In September, agents pulled over Mr. Pineda-Moreno as he was leaving a suspected marijuana growing site. He was charged with manufacturing marijuana and engaging in a conspiracy to manufacture it.
Mr. Pineda-Moreno moved to suppress the evidence obtained by the GPS tracking device, arguing that agents violated his Fourth Amendment rights. In 2010, the Ninth Circuit denied his motion, arguing that he had no “reasonable expectation of privacy” in his driveway and while driving on public roads.
The Supreme Court instructed the Ninth Circuit to reconsider the case in light of the Jones decision.
For its part, the Obama administration in its brief submitted to the Ninth Circuit argues that “requiring a warrant and probable cause would seriously impede the government’s ability to investigate drug trafficking, terrorism and other crimes.” Furthermore, following somebody’s every move via satellite is only a “limited intrusion” into his privacy.
In an amici curiae brief filed in the Pineda-Moreno case, attorneys for the American Civil Liberties Union disagree. “The warrant requirement is especially important here given the extraordinary intrusiveness of modern-day electronic surveillance. Without a warrant requirement, the low cost of GPS tracking and data storage would permit the police to continuously track every driver,” they argue.

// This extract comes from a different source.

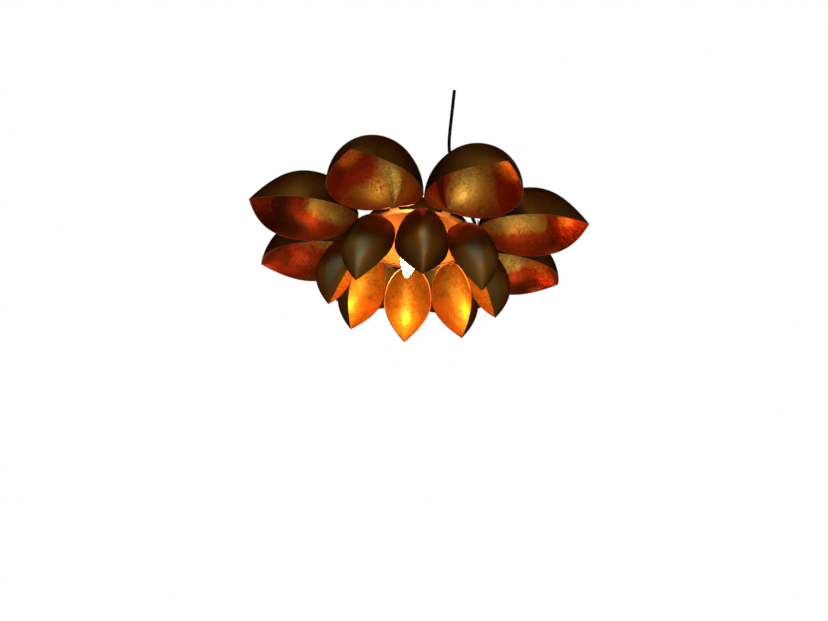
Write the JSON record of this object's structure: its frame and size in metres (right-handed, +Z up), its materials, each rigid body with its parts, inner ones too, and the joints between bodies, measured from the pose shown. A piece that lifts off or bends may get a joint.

In light of the Obama administration’s arguments in the first and second Jones trials and the Pineda-Moreno case, the legalization of the continuous tracking of citizens seems to be the goal of the government.
If the feds get their way in the Jones re-trial, the never-blinking eye of Big Brother will watch and record every movement of every citizen so that no act of rebellion, no matter how small, will go unnoticed and unpunished. Fearful citizens must demonstrate unwavering obedience to the federal government in every e-mail, every conversation, every association, and every movement or face instant reprisal.